Strategi DJP seperti apa?jadi ke depanya, ini sudah mulai, salah satunya seluruh transaksi-transaksi ekonomi yang strategis yang berpotensi ada pajaknya, seperti jual beli mobil, rumah, dan jual beli tanah, itu harusnya online dengan DJP. Sehingga kita tahu siapa saja orang-orang yang punya uang yang beli mobil, rumah dan tanah. Tentunya nanti juga di saham. Kalau dengan bursa itu gampang, kita bisa online.
Bagaimana tanggapan Bapak soal wacana menjadikan DJP sebagai lembaga otonom?Kalau saya pikir masalahnya bukan di situ. Tidak berarti kalau DJP ini menjadi otonomi bisa menyelesaikan masalah. Karena masalah utama bukan di situ. Simple saja masalah kapasitas. Kalau nanti menjadi otonom, terus pisah, tapi jumlah pegawainya tidak ditambah, infrastrukturnya tidak ditambah, anggaran tidak ditambah, ya tetap hasilnya sama saja. Masalahnya kapasitas, bukan independen atau tidak.
Faktor eksternal apa yang secara alamiah membuat penerimaan pajak tak tercapai?Kalau eksternal tentu masalah kepatuhan, masalah penegakan hukum, dan kita tentu harus memperbaiki lagi penegakan hukumnya. Negara kita kan masih berkembang, sama dengan negara lain, selalu ada pihak-pihak yang berkonspirasi karena punya kekuatan yang kemudian bisa dengan mudahnya dia bisa tidak bayar pajak. Kemudian untuk dipaksa juga tidak gampoang. Ini juga salah satu area yang harus diperbaiki.
Apakah oknumnya banyak?Lumayan. Kita punya masalah data yang tidak mudah didapat. Tapi Kepolisian dalam beberapa bulan terakhir intensif menindaklanjuti. Ini perlu dilakukan. untuk menimbulkan efek jera supaya mereka tahu pemerintah serius. Ini masalah keadilan.
Modusnya apa saja?Macam-macam. Ada perusahaan-perusahaan yang bayar pajak, tapi belum jujur sepenuhnya. Atau dia melakukan
tax planning. Sah-sah saja secara hukum, tapi tidak baik ya, seperti
transfer pricing. Memang secara hukum dia bisa lakukan, tapi secara kepatutan dia tidak patut. Dia mendapat income dari Indonesia, tapi mencatatkan keuntungannya di negara lain. Nah ini kan tidak etis, tidak patut. Sebenarnya bukan hanya di Indonesia, tapi juga di seluruh dunia terjadi.

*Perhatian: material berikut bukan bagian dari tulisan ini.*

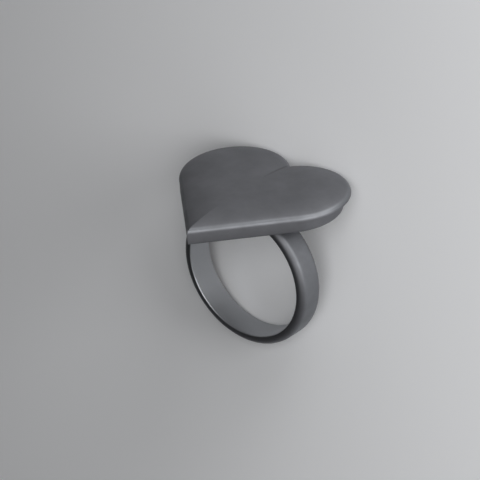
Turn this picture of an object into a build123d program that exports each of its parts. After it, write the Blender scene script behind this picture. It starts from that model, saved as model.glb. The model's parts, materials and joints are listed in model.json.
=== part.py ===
from build123d import *
from math import acos, atan2, cos, degrees, hypot, radians, sin, sqrt, tan
import os

# A heart ring, cast in one piece. A round band with a comfort-rounded outside carries a
# heart-shaped head whose point runs out along the finger. The head is a flat-sided plate
# under a shallow cushion, which meets in a ridge at the point and a valley at the notch.
# It is drawn standing on its band and then laid on its side, as it rests on a table.
# Millimetres. While it is drawn, X goes across the heart, Y along the finger from the
# heart's point to its notch, and Z up from the finger through the head.

# Band
bore_diameter = 17.0
band_width = 3.7
band_thickness = 1.2
band_edge_round = 0.85
bore_edge_round = 0.15

# Heart, seen from above: each half is a straight side from the point and a round lobe
point_reach = 11.5
point_half_angle = 44.0
side_length = 14.2
lobe_radius = 7.0

# Plate under the cushion: its sides stand back under the lobes and meet the rim at the point
plate_seat = 0.2
plate_height = 1.48
lobe_overhang = 1.1
plate_edge_round = 0.2

# Cushion, from the rim inward: a tight shoulder that rises almost straight from the plate's
# side, a softer brow above it, then a long shallow slope up to a flat middle
shoulder_radius = 0.72
shoulder_foot_angle = 87.0
brow_angle = 20.0
brow_width = 0.82
slope_angle = 12.5
slope_width = 3.45

bore_radius = bore_diameter / 2
band_radius = bore_radius + band_thickness
plate_bottom = bore_radius + plate_seat
rim_level = plate_bottom + plate_height

# Plan of the half heart, with its point at the origin
side_angle = radians(point_half_angle)
along_side = Vector(sin(side_angle), cos(side_angle))
off_side = Vector(-cos(side_angle), sin(side_angle))
side_end = along_side * side_length
lobe_centre = side_end + off_side * lobe_radius
notch = Vector(0, lobe_centre.Y + sqrt(lobe_radius**2 - lobe_centre.X**2))
off_notch = (lobe_centre - notch).normalized()
past_notch = Vector(off_notch.Y, -off_notch.X)
heart_length = lobe_centre.Y + lobe_radius
lobe_turn = 180 + degrees(atan2(off_notch.Y, off_notch.X)) + point_half_angle

# Section of the cushion, from the rim inward: where each arc ends, and how high
foot = radians(shoulder_foot_angle)
brow = radians(brow_angle)
slope = radians(slope_angle)
shoulder_inset = shoulder_radius * (sin(foot) - sin(brow))
shoulder_height = shoulder_radius * (cos(brow) - cos(foot))
brow_radius = brow_width / (sin(brow) - sin(slope))
brow_inset = shoulder_inset + brow_width
brow_height = shoulder_height + brow_radius * (cos(slope) - cos(brow))
slope_radius = slope_width / sin(slope)
flat_inset = brow_inset + slope_width
cushion_height = brow_height + slope_width * tan(slope / 2)


def half_outline(inset):
    """Half of the heart, standing in by a distance from its edge, as a face."""
    radius = lobe_radius - inset
    point = Vector(0, inset / sin(side_angle))
    lobe_start = lobe_centre - off_side * radius
    lobe_end = lobe_centre - off_notch * radius
    lobe_middle = lobe_centre + Vector(radius, 0).rotate(Axis.Z, lobe_turn / 2 - point_half_angle)
    valley = Vector(0, lobe_end.Y - lobe_end.X * past_notch.Y / past_notch.X)
    edges = [Line(point, lobe_start), ThreePointArc(lobe_start, lobe_middle, lobe_end)]
    if inset > 0:
        edges.append(Line(lobe_end, valley))
    edges.append(Line(valley, point))
    return make_face(Wire(edges))


def cushion_section():
    """The cushion cut square to its edge: inward along X, upward along Y."""

    def arc(start, end, steep, level, radius):
        """An arc from start to end, whose tilt eases off from steep to level."""
        centre = end - Vector(-sin(level), cos(level)) * radius
        way = (steep + level) / 2
        return ThreePointArc(start, centre + Vector(-sin(way), cos(way)) * radius, end)

    rim = Vector(0, 0)
    shoulder_top = Vector(shoulder_inset, shoulder_height)
    brow_top = Vector(brow_inset, brow_height)
    crest = Vector(flat_inset, cushion_height)
    outline = [
        arc(rim, shoulder_top, foot, brow, shoulder_radius),
        arc(shoulder_top, brow_top, brow, slope, brow_radius),
        arc(brow_top, crest, slope, 0, slope_radius),
        Line(crest, (lobe_radius, cushion_height)),
        Line((lobe_radius, cushion_height), (lobe_radius, 0)),
        Line((lobe_radius, 0), rim),
    ]
    return make_face(Wire(outline))


def mirrored(half):
    """Both halves of the heart from the one on the right."""
    return half + mirror(half, Plane.YZ)


def make_cushion():
    """The domed top: run along the side, round the lobe and on past the notch, then mirrored."""
    section = cushion_section()
    at_point = Plane(origin=(0, 0, 0), x_dir=off_side, z_dir=along_side)
    at_lobe = Plane(origin=side_end, x_dir=off_side, z_dir=along_side)
    at_notch = Plane(origin=notch, x_dir=off_notch, z_dir=past_notch)
    side_run = extrude(at_point * section, side_length)
    lobe_run = revolve(at_lobe * section, Axis(lobe_centre, (0, 0, 1)), lobe_turn)
    notch_run = extrude(at_notch * section, 2 * lobe_radius)
    flat_middle = extrude(half_outline(flat_inset), cushion_height)
    right_half = Pos(heart_length, heart_length / 2, 0) * Box(2 * heart_length, 2 * heart_length, heart_length)
    return mirrored((side_run + lobe_run + notch_run + flat_middle) & right_half)


def make_plate():
    """The upright-sided plate: the heart drawn smaller about its point, so its lobes stand back."""
    plate_share = 1 - lobe_overhang / heart_length
    outline = scale(mirrored(half_outline(0)), by=plate_share)
    plate = extrude(outline, plate_height)
    lower_edges = plate.faces().sort_by(Axis.Z)[0].edges()
    return fillet(lower_edges, plate_edge_round)


def make_band():
    """The hoop, turned about the finger, with large outer and small inner edge rounds."""
    section = Pos(0, bore_radius + band_thickness / 2) * Rectangle(band_width, band_thickness)
    section = fillet(section.vertices().group_by(Axis.Y)[-1], band_edge_round)
    section = fillet(section.vertices().group_by(Axis.Y)[0], bore_edge_round)
    return revolve(Plane.YZ * section, Axis.Y, 360)


def make_ring():
    """The whole ring, standing, with the middle of its bore at the origin."""
    plate = Pos(0, -point_reach, plate_bottom) * make_plate()
    cushion = Pos(0, -point_reach, rim_level) * make_cushion()
    return make_band() + plate + cushion


def resting(ring):
    """The ring laid on the back edge of its band and its two lobes, centred on the table."""
    rim_out = heart_length - point_reach
    edge_out = band_width / 2 - band_edge_round
    edge_down = band_radius - band_edge_round
    reach = hypot(rim_out - edge_out, rim_level + edge_down)
    lean = acos(band_edge_round / reach) - atan2(rim_level + edge_down, rim_out - edge_out)
    bore_level = edge_out * cos(lean) + edge_down * sin(lean) + band_edge_round
    laid = Plane(origin=(0, 0, bore_level), x_dir=(-1, 0, 0), z_dir=(0, -cos(lean), sin(lean)))
    on_side = laid.location * ring
    middle = on_side.bounding_box().center()
    print("lean", degrees(lean), "bore middle", (0, -middle.Y, bore_level))
    return Pos(0, -middle.Y, 0) * on_side


heart_ring = resting(make_ring())

os.makedirs("parts", exist_ok=True)
export_step(heart_ring, "parts/heart_ring.step")
print("solids", len(heart_ring.solids()), "volume", heart_ring.volume, "middle", heart_ring.center(CenterOf.MASS))
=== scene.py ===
import bmesh
import bpy
import json
from math import atan2, cos, pi, radians, sin, sqrt, tan
from mathutils import Matrix, Vector


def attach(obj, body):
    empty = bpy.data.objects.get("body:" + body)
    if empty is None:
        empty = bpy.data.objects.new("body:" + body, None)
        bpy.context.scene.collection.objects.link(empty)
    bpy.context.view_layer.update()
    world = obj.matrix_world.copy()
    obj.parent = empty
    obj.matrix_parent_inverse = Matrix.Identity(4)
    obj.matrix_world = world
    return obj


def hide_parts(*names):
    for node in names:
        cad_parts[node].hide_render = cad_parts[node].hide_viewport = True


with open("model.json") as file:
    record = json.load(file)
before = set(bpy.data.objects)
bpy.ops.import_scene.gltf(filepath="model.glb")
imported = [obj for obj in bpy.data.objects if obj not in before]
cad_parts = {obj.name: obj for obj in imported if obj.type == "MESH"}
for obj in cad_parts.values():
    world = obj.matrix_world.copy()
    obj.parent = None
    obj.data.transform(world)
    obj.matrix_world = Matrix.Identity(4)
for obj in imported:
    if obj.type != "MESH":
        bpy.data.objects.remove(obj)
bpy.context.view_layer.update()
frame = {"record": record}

# Heart head. On the real ring it is one casting with the band: an upright-sided heart plate
# under a shallow cushion. From the rim inward the cushion has a tight shoulder, a softer brow
# and a long slope; the slopes meet in a ridge at the point and a valley at the notch.

# Sizes are in millimetres. The ring is drawn standing, with the middle of its finger hole at the
# origin: X across the heart, Y along the finger from the point to the notch, Z up to the head.
MM = 0.001
BORE_RADIUS = 8.5
POINT_REACH = 11.5
HALF_ANGLE = radians(44.0)
SIDE_LENGTH = 14.2
LOBE_RADIUS = 7.0
PLATE_SEAT = 0.2
PLATE_HEIGHT = 1.48
PLATE_ROUND = 0.2
LOBE_OVERHANG = 1.1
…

Kenapa penerimaan tahun ini tidak tercapai? Apakah ada kaitannya dengan insentif pajak?Kita tidak mencapai taget bukan karena itu, lebih karena ketidakmampuan kita mencapai itu.
Tax insnetif juga diperlukan untuk mendorong kegiatan ekonomi dan industri, dan dalam jangka panjang penerimaan pajak akan naik. Memang secara jangka pendek kita kehilangan pajak, tapi dalam jangka panjang kita akan dapat beberapa kali lipat dari ekonomi yang tumbuh. tax insentif juga keniscayaan, tapi juga tidak bisa terlalu luas.

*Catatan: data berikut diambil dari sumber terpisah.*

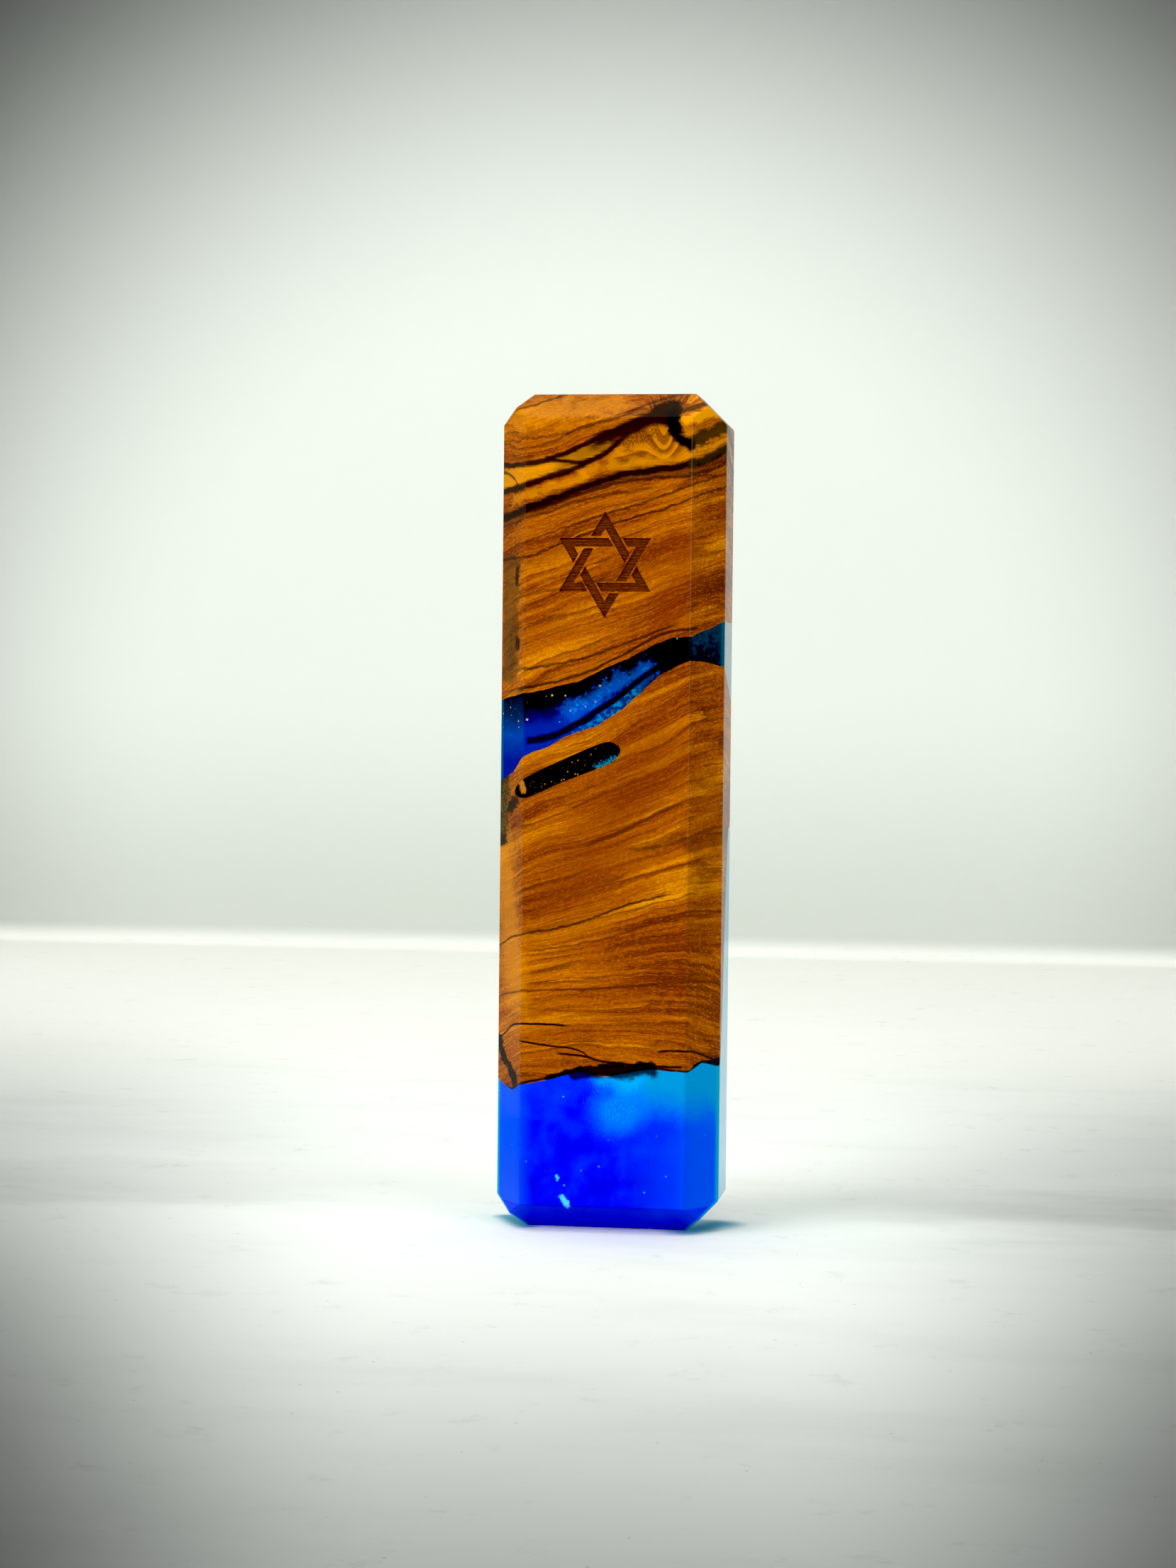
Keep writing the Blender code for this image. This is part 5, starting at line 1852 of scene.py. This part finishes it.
@dataclass
class Studio:
    """Pale table and backdrop in one sweep, soft lights and the camera.

    Lengths are in metres and angles in degrees.

    Attributes:
        camera_place: Where the camera stands.
        camera_turn: Its turn about the vertical.
        camera_tilt: Its tilt up from level.
        camera_roll: Its roll about its own axis.
        lens: Its focal length, in millimetres.
        table_start: Y of the table's near end.
        table_end: Y at which the table turns up into the backdrop.
        sweep_radius: Radius of that turn.
        half_width: Half of the table's width.
        wall_height: Height of the backdrop.
        black: The shade that the print takes for black.
        lights: The soft lights.
    """

    camera_place: tuple[float, float, float] = (0.0684, -0.4848, 0.0835)
    camera_turn: float = 8.51
    camera_tilt: float = -1.66
    camera_roll: float = 0.58
    lens: float = 71.72
    table_start: float = -1.5
    table_end: float = 0.50
    sweep_radius: float = 0.012
    half_width: float = 1.6
    wall_height: float = 1.4
    black: float = 0.016
    lights: tuple[SoftLight, ...] = (
        SoftLight("overhead", (-0.10, -0.05, 0.75), 0.7, 3.8, mirrored=False),
        SoftLight("front left", (-0.55, -0.50, 0.42), 0.5, 5.7, mirrored=False),
        SoftLight("front right", (0.60, -0.55, 0.30), 0.4, 3.8),
    )

    def paper(self) -> bpy.types.Material:
        """Matt white paper, a little green, with painted shade that darkens it outwards round the object.

        The table has faint smudges, marks and specks, a painted grey shadow band beside the object and
        painted light that pales it further back. Its painted dark edge grows outwards and towards the near
        end, and is gone again further out. The backdrop has painted shade that darkens it with the distance
        from a point up behind the object, and near the table. At the object's lower corners a painted glow
        gives the floor the resin's colour, as light through the resin would.

        Returns:
            The material.
        """
        recipe = Recipe("backdrop paper")
        across, along, height = recipe.millimetres()
        place = recipe.vector(across, along, height)
        fibre = recipe.noise(place, 1.8, 3, 0.6)
        smudge = recipe.drawn((across, along, height), (0.012, 0.03, 0.01), 4, 0.6)
        marks = recipe.drawn((across, along, height), (0.10, 0.10, 1.0), 5, 0.74)
        on_wall = height.rise(0.5, 7)
        on_table = 1.0 - on_wall
        # Colour of the painted shade round the object, on the table and the backdrop.
        dark = paint(20, 21, 20)

        coats = Coats(recipe, paint(238, 243, 237))
        coats.lay(on_wall, paint(223, 228, 222))
        coats.lay(smudge.rise(0.45, 0.75) * on_table * 0.22, paint(196, 202, 196))
        # Painted light: the table pales further back, towards the backdrop.
        coats.lay(along.rise(100, 300) * on_table * 0.9, paint(254, 255, 247))
        coats.lay(marks.rise(0.57, 0.72) * on_table * 0.18, paint(150, 156, 150))
        coats.lay(recipe.specks(place, 0.35, 0.07, 0.30) * 0.40, paint(140, 146, 140))
        # Painted shadow: a grey band on the table at each side of the object, stronger at the right.
        painted_shadow_band = abs(along - 24 + (smudge - 0.5) * 70).rise(28, 2) * abs(across).rise(18, 70)
        coats.lay(painted_shadow_band * on_table * (0.14 + across.rise(0, 60) * 0.16), paint(120, 126, 118))

        # Painted shade: a dark edge on the table round the object, wider outwards and towards the near end,
        # gone again further out.
        fan = abs(across + 4 + 0.15 * along) / (91 + 0.188 * along).at_least(20)
        margin = along.rise(-300, -205) * fan.rise(1.50, 1.08) * on_table
        coats.lay(fan.rise(0.3, 1.25) * along.rise(450, -190) * margin * 0.80, dark)
        coats.lay(along.rise(20, -260) * margin * 0.76, dark)
        # Painted shade: a dark ring on the backdrop round a point up behind the object.
        aside, above = across + 82, height - 60
        from_middle = (aside * aside + above * above) ** 0.5
        ring = from_middle.rise(135, 345) * from_middle.rise(470, 350)
        coats.lay(ring * on_wall * 0.93, paint(26, 27, 26))
        # Painted shade: the backdrop darker near the table.
        coats.lay(on_wall * height.rise(90, 4) * 0.42, paint(170, 174, 164))
        # Painted glow: the resin's colour on the floor at the object's lower corners, as light through the
        # resin would cast it.
        for side, reach in ((-1, 3.2), (1, 5.2)):
            painted_resin_glow = near_segment(recipe, across, along, (side * 12.5, -4), (side * 17, 4))
            coats.lay(painted_resin_glow.rise(reach, 0.4) * 0.85, paint(4, 150, 178))
        return recipe.finish(Base_Color=coats.colour, Roughness=0.9, Specular_IOR_Level=0.2,
                             Normal=recipe.bump(fibre, 0.00004, 0.5))

    def sweep(self) -> None:
        """The table and backdrop: a line that runs level, turns up in a quarter circle and climbs."""
        turn = np.linspace(0, math.pi / 2, 17)
        along = np.concatenate([[self.table_start], self.table_end + self.sweep_radius * np.sin(turn),
                                [self.table_end + self.sweep_radius]])
        level = np.concatenate([[0.0], self.sweep_radius * (1 - np.cos(turn)), [self.wall_height]])
        across = np.array([-self.half_width, self.half_width])
        x, y = np.meshgrid(across, along)
        z = np.broadcast_to(level[:, None], x.shape)
        index = np.arange(x.size).reshape(x.shape)
        faces = np.stack([index[:-1, 0], index[:-1, 1], index[1:, 1], index[1:, 0]], axis=-1)
        mesh = bpy.data.meshes.new("sweep")
        mesh.from_pydata(np.stack([x, y, z], axis=-1).reshape(-1, 3).tolist(), [], faces.tolist())
        mesh.materials.append(self.paper())
        mesh.polygons.foreach_set("use_smooth", np.ones(len(faces), bool))
        link("backdrop_sweep", mesh)

    def world(self) -> None:
        """Pale surroundings, dim in front of the case so that its polished face mirrors little.

        Their strength rises from front to back along an eased step; the camera sees an even one.
        """
        recipe = Recipe("studio", world=True)
        bpy.context.scene.world = recipe.owner
        around = recipe.read("ShaderNodeTexCoord", "Generated")
        towards = recipe.read("ShaderNodeSeparateXYZ", "Y", {0: around})
        dim, bright, seen = 0.10, 0.55, 0.62
        lit = towards.rise(-0.5, 0.9) * (bright - dim) + dim
        by_camera = recipe.read("ShaderNodeLightPath", "Is Camera Ray")
        strength = recipe.read("ShaderNodeMix", "Result", {"Factor": by_camera, "A": lit, "B": seen})
        shade = recipe.node("ShaderNodeBackground", None,
                            {"Color": (0.96, 1.0, 0.97), "Strength": strength})
        recipe.show(shade, "ShaderNodeOutputWorld")

    def camera(self) -> None:
        """The camera: turned about the vertical, tilted, and rolled a little."""
        data = bpy.data.cameras.new("camera")
        data.lens = self.lens
        data.sensor_width = 36.0
        camera = bpy.data.objects.new("camera", data)
        bpy.context.scene.collection.objects.link(camera)
        turn = (Matrix.Rotation(math.radians(self.camera_turn), 4, "Z")
                @ Matrix.Rotation(math.radians(90 + self.camera_tilt), 4, "X")
                @ Matrix.Rotation(math.radians(self.camera_roll), 4, "Z"))
        camera.matrix_world = Matrix.Translation(self.camera_place) @ turn
        bpy.context.scene.camera = camera

    def grade(self) -> None:
        """A contrasty print: the darkest shades are pulled down to black."""
        view = bpy.context.scene.view_settings
        view.use_curve_mapping = True
        view.curve_mapping.black_level = (self.black, self.black, self.black)
        view.curve_mapping.update()

    def build(self) -> None:
        """Sets up the table, lights, surroundings and camera."""
        low, high = CAD_BOX
        self.sweep()
        self.world()
        for light in self.lights:
            light.build((low + high) / 2)
        self.camera()
        bpy.context.scene.view_settings.view_transform = "Standard"
        bpy.context.scene.view_settings.look = "None"
        self.grade()
        LOG.info("studio: %d lights", len(self.lights))


def main() -> None:
    """Builds the case, its back, screws and scroll, then the studio round them."""
    logging.basicConfig(level=logging.INFO, format="%(name)s %(message)s")
    Case().build()
    Back().build()
    CoverScrew("upper", 24.0).build()
    CoverScrew("lower", -38.0).build()
    Scroll().build()
    Studio().build()


if __name__ == "__main__":
    main()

Apakah ada objek pajak baru yang disisir?kita selalu melakukan ekstensifikasi, kita selalu memperluas basis pajak baru. Tapi ekstensifikasi kita itu tidak maksimal. Dan saya sendiri sangat tidak puas dengan hasil kerja ekstensifikasi DJP karena kita ada keterbatasan infrastruktur dan petugas pajak kurang sehingga sangat minimal hasilnya.
Sebagai Dirjen, itu yang sangat saya sayangkan. Dan saya kecewa dengan kinerja kita. Tapi kita tidak bisa salahkan siapa-siapa karena kapasitas dan biaya operasional kita minim. Bahkan anggaran 2015 lebih rendah dari 2014. Padahal penerimaan kita meningkat terus, tapi biaya operasional kita terus turun.
Apakah ini semacam hukuman karena banyak oknum yang bermain?Tidak ke sana. kalau masalah anggaran itu memang ada keterbatasan. Saya tidak bisa salahkan siapa-siapa karena anggaran Kemenkeu juga terbatas. Unit eselon I kan banyak sehingga kita harus bagi-bagi. Saya tidak komplain, tapi memang faktanya begitu. Kita harus kerja keras, tapi dengan anggaran yang minim.
Target tahun depan bagaimana?Tergantung ekonomi 2015. Saya dengar dari pengamat dan analis dalam dan luar negeri sepertinya kondisi 2015 juga tidak akan lebih baik dari 2014. Minimal sama dengan sekarang.